The June 24 arrest was clean—a clearly visible suspect, a specific call, a straightforward public safety rationale. Not every DFR flight will be that clean, and California courts have already signaled they are willing to scrutinize the record.
DroneXL Editorial Perspective
To be direct: the significance of this story is not the arrest itself, but the fact that a shoplifting call now routinely triggers a tactical drone launch. That is a qualitative shift in law enforcement operations, and it happened without any public vote—building by building, contract by contract, with companies like Flying Lion laying the infrastructure and city councils approving it under line items that look like ordinary public safety budgets.
The system works. The arrest data supports it. Irvine, Chula Vista, the San Francisco Police Department—every department that has built a mature DFR program reports faster response times and higher arrest rates on drone-assisted calls. The technology is delivering on what the brochure promised, which is rarer in this industry than it sounds.
The framing of DFR as "mass surveillance in uniform" does not hold up so far. These drones have demonstrated more benefit than harm at active law enforcement scenes, and the system is doing what it was designed to do. When it starts going wrong, the criticism will have clearer ground to stand on. Until then, the noise around DFR is louder than the data warrants.

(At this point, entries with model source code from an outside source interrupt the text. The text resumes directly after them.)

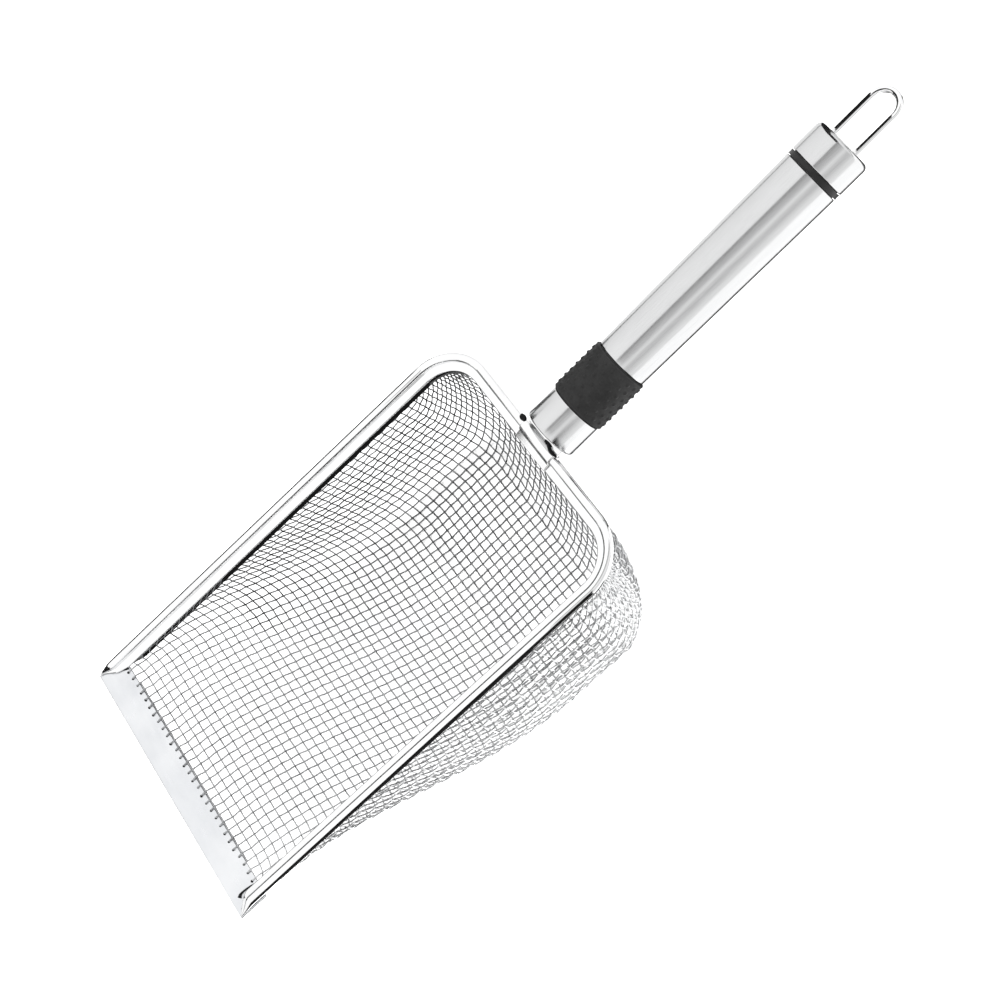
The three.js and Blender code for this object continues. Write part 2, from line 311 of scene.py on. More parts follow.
def corner_cut(distance):
    """How far the rounded corner cuts in, at a distance along a side from its end."""
    run = np.maximum(RIM_CORNER - distance, 0)
    return RIM_CORNER - np.sqrt(RIM_CORNER ** 2 - run ** 2)


def wall_curve(distance, run, fullness):
    """Rise from 0 at the rim to 1 where the wall has turned into the floor."""
    rest = 1 - np.minimum(distance / run, 1)
    return (1 - rest ** fullness) ** (1 / fullness)


def smooth_step(value):
    value = np.clip(value, 0, 1)
    return value * value * (3 - 2 * value)


def pan_surface(along, across):
    """Middle of the cloth, half of it: across is 0 in the middle and 1 at the side rim.

    along is 0 at the mouth and 1 at the rear rim. Past the rim the surface carries on
    straight up, and past the mouth it carries on level.
    """
    past_mouth = np.maximum(-along, 0) * CLOTH_LENGTH
    past_rim = np.maximum(along - 1, 0) * CLOTH_LENGTH + np.maximum(across - 1, 0) * HALF_WIDTH
    along = np.clip(along, 0, 1)
    across = np.clip(across, 0, 1)
    rear_x = corner_cut(HALF_WIDTH - across * (HALF_WIDTH - CORNER_INSET))
    x = CLOTH_LENGTH * (1 - along) + rear_x * along
    side_x = CLOTH_LENGTH * (1 - along) + CORNER_INSET * along
    side_y = HALF_WIDTH - corner_cut(side_x)

    from_side = (1 - across) * HALF_WIDTH
    from_rear = (1 - along) * CLOTH_LENGTH
    ramp = np.clip((CLOTH_LENGTH - x) / (CLOTH_LENGTH - FLOOR_FLAT_FROM), 0, 1)
    floor_drop = CLOTH_DROP * ((1 - np.cos(np.pi * ramp)) / 2) ** FLOOR_FULLNESS
    drop = floor_drop * wall_curve(from_rear, REAR_WALL_RUN, REAR_WALL_FULLNESS)
    side = wall_curve(from_side, SIDE_WALL_RUN, SIDE_WALL_FULLNESS)
    turn = np.arccos(1 - np.minimum(from_side / SIDE_WALL_RUN, 1))
    bulge = SIDE_WALL_BULGE * np.sin(2 * turn) * drop / CLOTH_DROP
    lift = CLOTH_LIFT * smooth_step(1 - (CLOTH_LENGTH - x) / LIFT_RUN)
    return np.stack([x + past_mouth, across * side_y + bulge,
                     CLOTH_MOUTH + lift - drop * side + past_rim], -1)


def wall_stations(run, reach):
    """Distances from an edge, close together in the wall's curve."""
    curve = run * (1 - np.cos(np.linspace(0, np.pi / 2, 400, endpoint=False)))
    return np.concatenate([curve, np.linspace(run, reach, 800)])


def evenly_spaced(parameter, points):
    """Values of a parameter at even steps of length along a line of points."""
    lengths = np.linalg.norm(np.diff(points, axis=0), axis=1)
    travelled = np.concatenate([[0], np.cumsum(lengths)])
    count = int(round(travelled[-1] / TABLE_STEP))
    return np.interp(np.linspace(0, travelled[-1], count + 1), travelled, parameter)


class PanTable:
    """The pan's surface on a grid of rows and columns about a millimetre apart.

    A place is a fractional (row, column). Rows run from the mouth to the rear and columns
    from the middle to the side.
    """

    def __init__(self):
        margin = np.arange(1, TABLE_MARGIN + 1) * TABLE_STEP
        across = 1 - wall_stations(SIDE_WALL_RUN, HALF_WIDTH)[::-1] / HALF_WIDTH
        deepest = 1 - STRAIGHT_WIRE_X / CLOTH_LENGTH
        across = evenly_spaced(across, pan_surface(np.full_like(across, deepest), across))
        along = (1 - wall_stations(REAR_WALL_RUN, CLOTH_LENGTH) / CLOTH_LENGTH)[::-1]
        along = evenly_spaced(along, pan_surface(along, np.zeros_like(along)))
        self.mouth_row = TABLE_MARGIN
        self.rear_row = TABLE_MARGIN + len(along) - 1
        self.side_column = len(across) - 1
        along = np.concatenate([-margin[::-1] / CLOTH_LENGTH, along, 1 + margin / CLOTH_LENGTH])
        across = np.concatenate([across, 1 + margin / HALF_WIDTH])
        self.points = pan_surface(*np.meshgrid(along, across, indexing="ij"))
        self.limit = np.array(self.points.shape[:2]) - 1.01

    def sample(self, place):
        """The point at each place, and its change per row and per column."""
        place = np.clip(place, 0, self.limit)
        cell = place.astype(int)
        row, column = cell[..., 0], cell[..., 1]
        down = (place[..., 0] - row)[..., None]
        right = (place[..., 1] - column)[..., None]
        a, b = self.points[row, column], self.points[row + 1, column]
        c, d = self.points[row, column + 1], self.points[row + 1, column + 1]
        point = (a * (1 - down) + b * down) * (1 - right) + (c * (1 - down) + d * down) * right
        per_row = (b - a) * (1 - right) + (d - c) * right
        per_column = (c - a) * (1 - down) + (d - b) * down
        return point, per_row, per_column

    def depth_inside(self, place, past_mouth):
        """Distance of each place inside the cloth's edges, below 0 outside them."""
        rim = RIM_ENTRY / TABLE_STEP
        return np.minimum.reduce([
            place[:, 0] - (self.mouth_row - past_mouth / TABLE_STEP),
            self.rear_row + rim - place[:, 0],
            self.side_column + rim - place[:, 1],
        ])


def settle_crossings(table, first, second, guess):
    """Places one wire pitch from both neighbours, found by damped Newton steps."""
    neighbours = (table.sample(first)[0], table.sample(second)[0])
    damping = SOLVER_DAMPING * np.eye(2)
    place = guess
    for _ in range(SOLVER_STEPS):
        place = np.clip(place, 0, table.limit)
        point, per_row, per_column = table.sample(place)
        slopes = []
        errors = []
        for neighbour in neighbours:
            reach = point - neighbour
            length = np.linalg.norm(reach, axis=1) + 1e-9
            slope = np.stack([(reach * per_row).sum(1), (reach * per_column).sum(1)], 1)
            slopes.append(slope / length[:, None])
            errors.append(length - WIRE_PITCH)
        slope = np.stack(slopes, 1)
        error = np.stack(errors, 1)[..., None]
        transposed = slope.transpose(0, 2, 1)
        move = -np.linalg.solve(transposed @ slope + damping, transposed @ error)[..., 0]
        largest = np.abs(move).max(1, keepdims=True)
        place = place + move / np.maximum(largest / LONGEST_MOVE, 1)
    return np.clip(place, 0, table.limit)


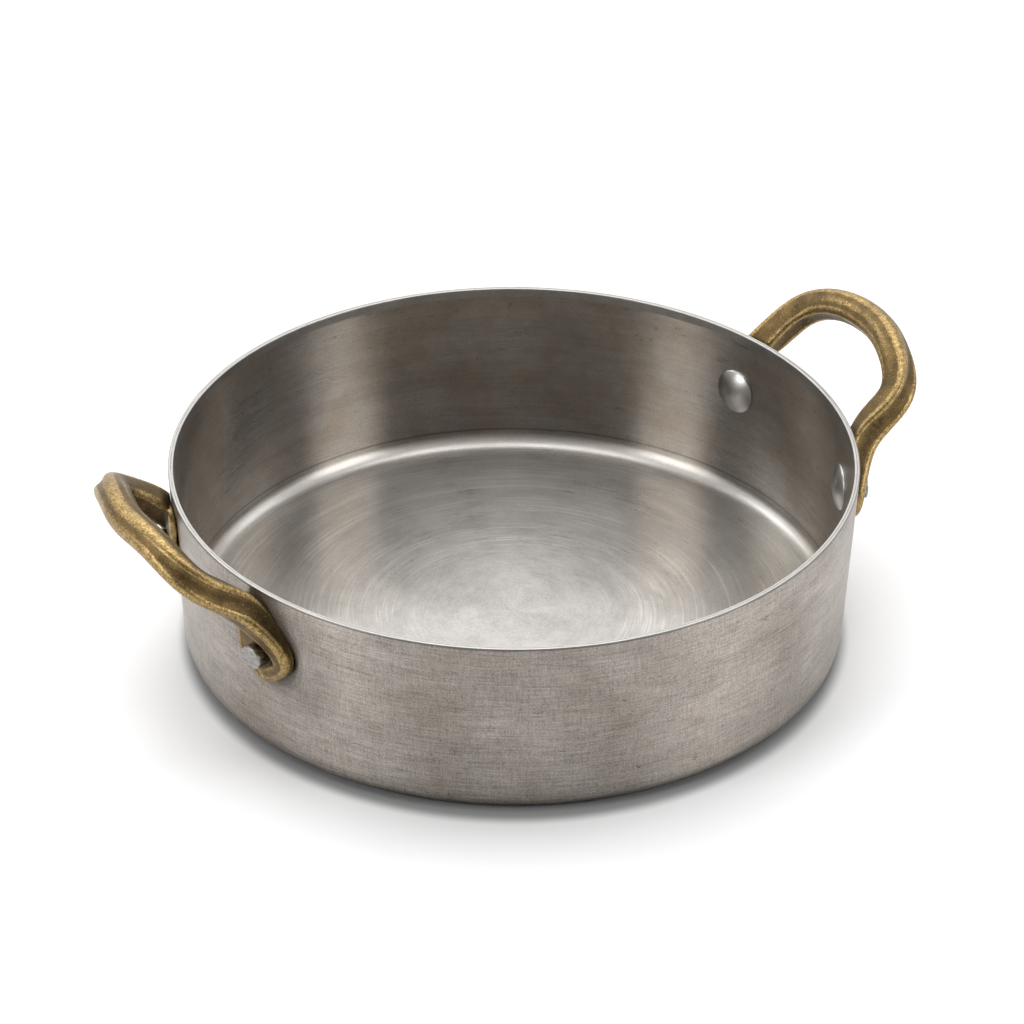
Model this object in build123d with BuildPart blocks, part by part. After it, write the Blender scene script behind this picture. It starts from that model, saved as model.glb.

The question worth asking more carefully: what happens when DFR becomes the default response to every property crime call—not just the ones that actually merit a drone—rather than a tool deployed selectively? Drone sorties are cheap to execute but expensive to litigate. Most departments will keep flying until something forces a pause—a privacy ruling, a budget cycle, or a case where the drone captured something it should not have been watching. That reckoning will look very different from one California city to the next.